16. The manufacturing method of the transflective liquid crystal display device as claimed in claim 15, wherein the transflective liquid crystal display device becomes a part of a flexible transflective liquid crystal display when a flexible direct type backlight module or a side-edged type light source with a flexible light guide are located on the external side of the lower substrate.

17. The manufacturing method of the transflective liquid crystal display device as claimed in claim 15, wherein the methods of forming the reflector include sputtering deposition, casting, molding and coating.

18. The manufacturing method of the transflective liquid crystal display device as claimed in claim 17, wherein the material of the reflector includes metal, such as aluminum, and barium sulfate and titanium dioxide.

19. The manufacturing method of the transflective liquid, crystal display device as claimed in claim 15, a layer of color filter could be fabricated by either the photolithography or injecting color ink to the isolating walls served as the bank structure for producing the color transflective liquid crystal display.

20. The manufacturing method of the transflective liquid crystal display device as claimed in claim 15, wherein the method of making the isolating walls includes photolithography, molding, printing and photopolymerization.
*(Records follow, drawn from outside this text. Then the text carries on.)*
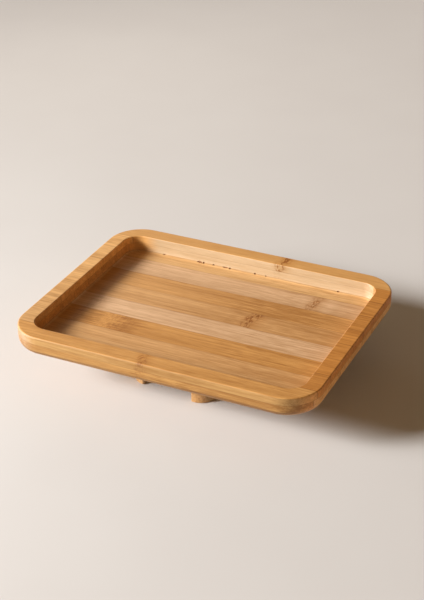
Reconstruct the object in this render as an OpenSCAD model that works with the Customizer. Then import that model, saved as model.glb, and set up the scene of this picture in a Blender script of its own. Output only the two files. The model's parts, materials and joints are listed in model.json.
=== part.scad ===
// Swivelling serving tray: a laminated bamboo board with a milled recess, carried on a
// low two-runner base by a ball bearing turntable. Millimetres, +Z up. The origin is on
// the surface that the tray stands on, under the middle of the board. X runs along the
// board's long side and Y towards its back.

/* [Tray board] */
// Length of the board along its long side
board_w = 330; // [300:1:380]
// Depth of the board from front to back
board_d = 258; // [240:1:270]
// Thickness of the board
board_t = 23; // [22:0.5:26]
// Radius of the board's corners, seen from above
corner_r = 37; // [34:1:42]
// Radius of the rounding that runs round the underside
under_r = 10; // [7:0.5:10.5]
// Radius of the eased outer edge of the rim
rim_edge_r = 1.6; // [0.8:0.1:2.5]

/* [Recess] */
// Width of the rim at the two short sides
side_rim_w = 17; // [15:0.5:20]
// Width of the rim at the front and back
long_rim_w = 19; // [17:0.5:21]
// Depth of the recess below the rim
recess_depth = 17.9; // [16:0.1:18.5]
// Radius of the recess's corners, seen from above
recess_corner_r = 18; // [14:0.5:19]
// Radius of the cove where the wall meets the floor
cove_r = 4; // [2:0.5:6]
// Radius of the eased inner edge of the rim
lip_r = 1; // [0.5:0.1:1.5]

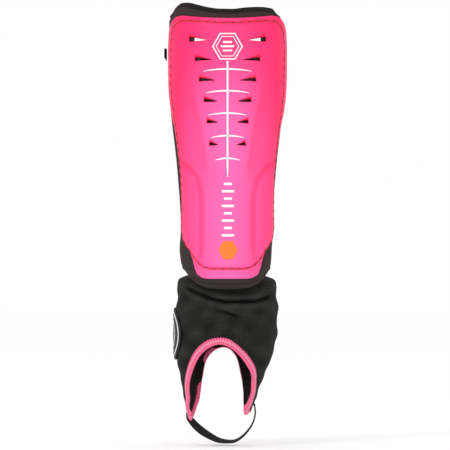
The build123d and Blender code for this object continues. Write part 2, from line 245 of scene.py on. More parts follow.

21. The manufacturing method of the transflective liquid crystal display device as claimed in claim 15, wherein the step of injecting a plurality of liquid crystals with different Δn values in the reflective and transmissive regions is accomplished by a method such as an inkjet printing and one-drop-fill (ODF).

22. The manufacturing method of the transflective liquid crystal display component as claimed in claim 15, wherein the first optical film module includes a polarizer and an optical retardation film.

23. The manufacturing method of the transflective liquid crystal display component as claimed in claim 15, wherein the second optical film module includes a polarizer and an optical retardation film.